Life in Translation

There have been increasing numbers of Koreans writers in English in this century, and there is no doubt that they are collectively conveying a very distinct identity for the Korean diaspora in fiction. There are themes common to many immigrant groups – culture communicated through food, hard working 1st generation immigrants who are trying to give their children better opportunities, 2nd generation immigrants who assimilate into the host culture better than their parents, but who have mixed identities to negotiate, feelings of dislocation, difference from mainstream, alienation, struggles with sense of belonging. And in common with many Asian migrants, there are themes of their hard-work ethics as well as strongly positive attitude towards education, plus the cohesiveness of the diasporic community who band together to help each other out, and the role aunties (ajummas for in the Korean community) play. But all that said, there are some themes emerging from the Korean diasporic fiction which are particular to Koreans, as distinct from other Asian immigrants to the West. 

One of those key themes is the role of the church in many Koreans’ lives in the US, which Yoon Choi as well as the likes of Min Jin Lee have written about. Another key theme is the way Koreans communicate, largely in pragmatics, seemingly. The collection of short stories in Yoon Choi’s Skinship depict a wide range of scenarios – of long married couples, of sibling estrangement, of old loves from childhood, of dying relatives, of families struggling to get along – but in all of them, it comes across as Koreans are not particularly demonstrative in terms of affection, not particularly communicative about emotions, and deal with the practicalities for most part, in a seemingly matter-of-fact manner, but which overlays a lot of extremely complex emotions largely unspoken and unshared. 

The story in this collection called First Language was one of the stand out stories for me, because of the style in which it was written, where the Korean vernacular comes through so strongly, giving it a distinctive flavour. It is perhaps particularly the use of articles, using ‘the’ instead of ‘a’, which is most peculiarly Korean-flavoured:

“He was the single guy”

“Once he had the Vietnamese girlfriend” (p46)
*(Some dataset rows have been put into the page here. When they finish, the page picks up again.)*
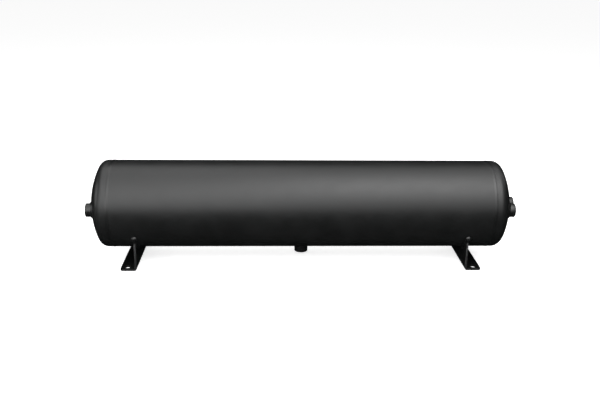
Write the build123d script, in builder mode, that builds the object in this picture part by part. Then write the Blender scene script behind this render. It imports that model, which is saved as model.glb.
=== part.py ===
from build123d import *
import math
import os

# Compressed-air receiver: a rolled shell closed by two pressed torispherical heads, four threaded
# bosses and two folded feet, all welded together. Millimetres.
# Frame: +X along the tank, towards the end with two ports; -Y is the front, where the end ports lie;
# +Z up. The origin is the centre of the four foot holes, on the surface that the feet stand on.

# --- driving dimensions: pressure vessel ---
tank_diameter = 206.0
tangent_length = 910.0            # between the two lines where the knuckles start
wall = 2.5
ground_clearance = 37.0           # under the tank
crown_ratio = 1.0                 # crown radius over diameter, the standard torispherical head
knuckle_ratio = 0.1               # knuckle radius over diameter
straight_flange = 10.0            # straight rim of a head between its joggle and its knuckle

# --- driving dimensions: joggled joint and its welds ---
root_gap = 1.5                    # flat bottom of the groove between shell and joggle
joggle_slope = 2.5                # length of the joggle's slanted shoulder
lip_length = 12.0                 # lip that goes into the shell
lip_clearance = 0.2               # radial, between lip and shell bore
girth_overlap = 2.0               # weld cap laid over each side of the groove
girth_crown = 0.5                 # height of the weld cap
seam_gap = 3.0                    # gap between the rolled edges
seam_angle = 60.0                 # seam position, degrees from the top towards the rear
seam_cap_width = 8.0
seam_cap_height = 1.0
seam_root_width = 5.0
seam_root_height = 0.6
seam_end_margin = 3.0             # the seam is ground flush this far from lip and girth weld

# --- driving dimensions: ports, M22 x 1.5 ---
thread_minor_radius = 10.19
boss_radius = 16.0
boss_hole_clearance = 0.2
boss_chamfer = 1.0
thread_chamfer = 1.2
centre_boss_length = 20.0
centre_boss_height = 15.0         # mouth above the head's crown
front_boss_length = 20.0
front_boss_height = 5.0           # mouth beyond the crown's plane
front_boss_offset = 52.0          # from the tank axis towards the front
drain_boss_length = 22.0
drain_boss_height = 18.5          # mouth below the shell's lowest line
boss_weld_leg = 4.0

# --- driving dimensions: feet ---
foot_inset = 69.0                 # from a head's tangent line back to the web's inner face
foot_thickness = 4.0
foot_length = 166.0
flange_width = 39.0
bend_inner_radius = 2.0
flange_corner_radius = 8.0
horn_flat = 1.8                   # blunt top of the web's two horns
bolt_hole_radius = 6.5
bolt_spacing_y = 134.0
bolt_edge_distance = 16.0         # from the flange's outer edge
foot_weld_leg = 6.5
foot_weld_wrap = 1.0              # degrees that the weld runs on past each horn
foot_weld_sink = 2.0              # extra depth that is trimmed to the shell

# --- values worked out from them ---
tank_radius = tank_diameter / 2
axis_height = ground_clearance + tank_radius
tangent_x = tangent_length / 2
crown_radius = crown_ratio * tank_diameter
knuckle_radius = knuckle_ratio * tank_diameter
knuckle_centre_r = tank_radius - knuckle_radius
crown_reach = crown_radius - knuckle_radius
crown_centre_x = tangent_x - math.sqrt(crown_reach**2 - knuckle_centre_r**2)
crown_angle = math.degrees(math.asin(knuckle_centre_r / crown_reach))
apex_x = crown_centre_x + crown_radius

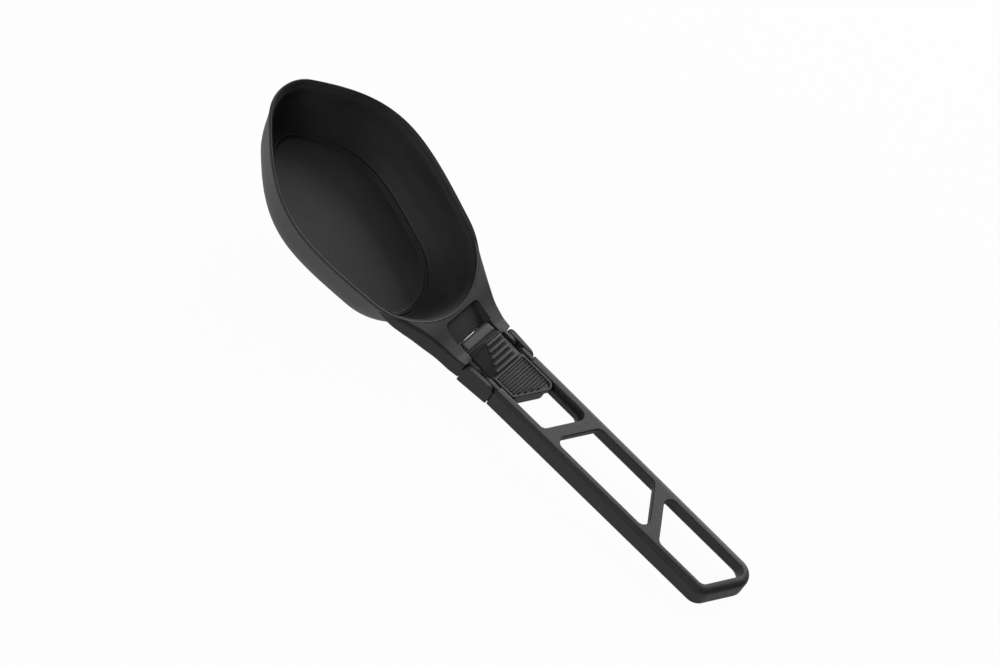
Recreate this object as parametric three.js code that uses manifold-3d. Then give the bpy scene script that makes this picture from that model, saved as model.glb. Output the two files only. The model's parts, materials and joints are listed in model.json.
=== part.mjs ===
// A folding serving spoon of glass-filled nylon, open and locked, resting on the heel of its bowl
// and on the end of its handle.
// Millimetres, +Z up, +X from the bowl's tip towards the handle's end.
// The origin is the middle of the underside of the whole spoon's bounding box.
// The bowl and its neck are one moulding. Two side links join the neck to the handle frame on four
// pins, so that the handle folds forward over the bowl, and a slider in the handle locks it straight.

import * as THREE from 'three';
import { mergeVertices } from 'three/addons/utils/BufferGeometryUtils.js';
import Module from 'manifold-3d';

const wasm = await Module();
wasm.setup();

// Width of the handle, which the neck's end, the hinge and the slider follow
const handleWidth = 24.8;

// Bowl, measured in the plane of its rim
const rimPitch = THREE.MathUtils.degToRad(12);
const bowlLength = 103.8;
const bowlWidth = 70.2;
const bowlDepth = 22.3;
const floorThickness = 1.7;
const wallThickness = 1.2;
const sideDrawIn = 10.8;
const innerRearDrawIn = 9.2;
const innerTipDrawIn = 14.4;
const outerRearDrawIn = 11.8;
const outerTipDrawIn = 13.4;
const rimLipHeight = 1.3;
const outlineSteps = 8;

// The rim's half outline as four cubic curves: shares of the length from the rear and of the half width.
const rimOutlineShares = [
  [[0, 0], [0, 0.39], [0.09, 0.73], [0.215, 0.826]],
  [[0.215, 0.826], [0.323, 0.903], [0.444, 1], [0.554, 1]],
  [[0.554, 1], [0.723, 1], [0.834, 0.718], [0.95, 0.365]],
  [[0.95, 0.365], [0.98, 0.276], [1, 0.148], [1, 0]],
];

// The walls from the rim down: shares of the depth and of the way in from the rim to the floor's edge.
const outerWallShares = [
  [0, 0], [0.046, 0], [0.055, 0.04], [0.075, 0.052], [0.42, 0.3], [0.75, 0.56], [0.9, 0.71],
  [0.97, 0.84], [1, 1],
];
const innerWallShares = [
  [0, 0], [0.03, 0.03], [0.17, 0.13], [0.47, 0.34], [0.72, 0.54], [0.87, 0.72], [0.95, 0.88], [0.962, 0.94],
  [0.96, 0.975], [0.98, 1], [1, 1.04],
];

// Neck, from the hinge to the bowl's rear rim
const neckEndLength = 4;
const neckRun = 12.7;
const neckOverhang = 1.55;
const neckDepth = 9.5;
const neckTopRadius = 1.2;
const neckBottomRadius = 2.6;
const coreDraft = 0.5;
const neckCoreWall = 3.45;

// Places along the neck as shares of its length. The spread is the share of the way from the neck's end
// width to the bowl's width, and depth, rise and edge radius there are shares too.
const neckPlaceShares = [0, 0.244, 0.61, 0.96, 1.22, 1.5, 1.8, 2.2];
const neckSpreadShares = [0, 0.03, 0.097, 0.201, 0.3, 0.418, 0.551, 0.66];
const neckDepthShares = [1, 1, 0.97, 0.92, 0.8, 0.67, 0.54, 0.4];
const neckRiseShares = [0, 0, 0, 0.12, 0.4, 0.65, 0.8, 0.8];
const neckRadiusShares = [0.7, 0.7, 0.8, 1, 1.2, 1.4, 1.4, 1.2];

// Shallow panel in the neck's top, and the window behind it that the slider's nose fills
const panelMargin = 0.8;
const panelSlope = 1.4;
const panelFrontInset = 1;
const panelFrontDrop = 0.9;
const panelRearDrop = 3.6;
const panelFloor = 1.2;
const panelCornerRadius = 2.2;
const windowLength = 7.9;
const windowClearance = 0.4;

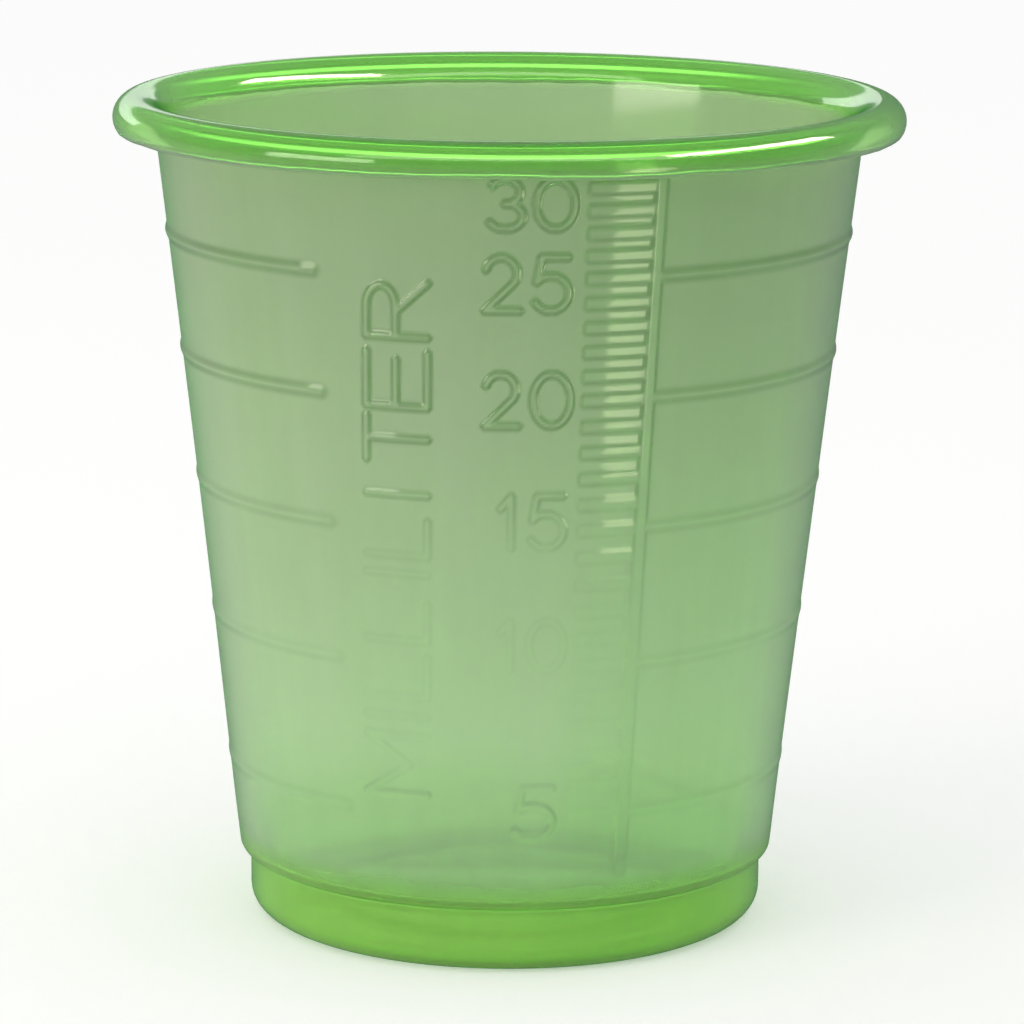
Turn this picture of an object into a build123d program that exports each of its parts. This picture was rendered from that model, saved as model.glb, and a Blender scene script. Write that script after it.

“All the girls had the crush on him” (p54);

“I give the shrug” (p57).

It is amusing because it lends a specificity which perhaps is not intended, or perhaps is accurate in Korean, but comes across in English as implying that those items are unique – being ‘the’ and not just ‘a’.  

Sometimes the way things are put are quite charming,

“All that afternoon, I had the trouble in my heart. I know that my mother felt the same thing because we would not match eyes” (p50)

“Stop your crying, Sae-ri. Your eyeballs will float away” (p51)

“When he sees me, he stops. Even his face stops” (p78)

“What is this, a joke you are committing?” (p54)

that’s a fascinating little insight into the Korean culture that jokes are ‘committed’ not ‘made’, or ‘cracked’, almost as if the joke were a crime.  It is possible these are notions and phrases directly translated from Korean.

It is puzzling that sometimes the verbs and tenses are correct, and sometimes they are not.

“Pastor Rau say the meeting is at three” (p57)

“You already ask me that” ((p57)

and sometimes perfectly grammatical

“James keeps driving” (P58)

“We laughed so much that day” (p63).

There are the odd mix-ups of past and present tenses which changes the meaning of sentences, such as,

“This is so far away from my thoughts that I am confusing” (p60).

However, this is occasional only, by no means consistent. The lack of consistency is puzzling. 

The protagonist in First Language openly admits she does not always tell the truth, she tells “light lies’, and explains

“It is very easy to lie in the language that is not your first language” (p78)

This opens up a whole new line of thought, that perhaps it is not always easy for immigrants to be sincere or honest because they are always in a performance when living in a language which is not their own, not their mother tongue, not their first language. That being in perpetual translation compromises integrity, somehow, or compromises accuracy, faithfulness. That’s what Yoon Choi’s writing adds to the vast amount of immigrant-non-belonging literature: the notion that living a life of translation both linguistically and practically/literally, compromises one’s identity, or the integrity of one’s identity, in ways both deliberate and which may not be able to be helped, both at conscious and subconscious levels. That the sense of non-belonging so many immigrants have, is in part of course due to the reception from the host country and its people, but also in part because the immigrant is attempting to be true to a self which cannot entirely be transplanted wholesale into an entirely different context, and still have the same currency or coherence. 

A most readable collection of stories, and a great addition to Korean-American diasporic fiction.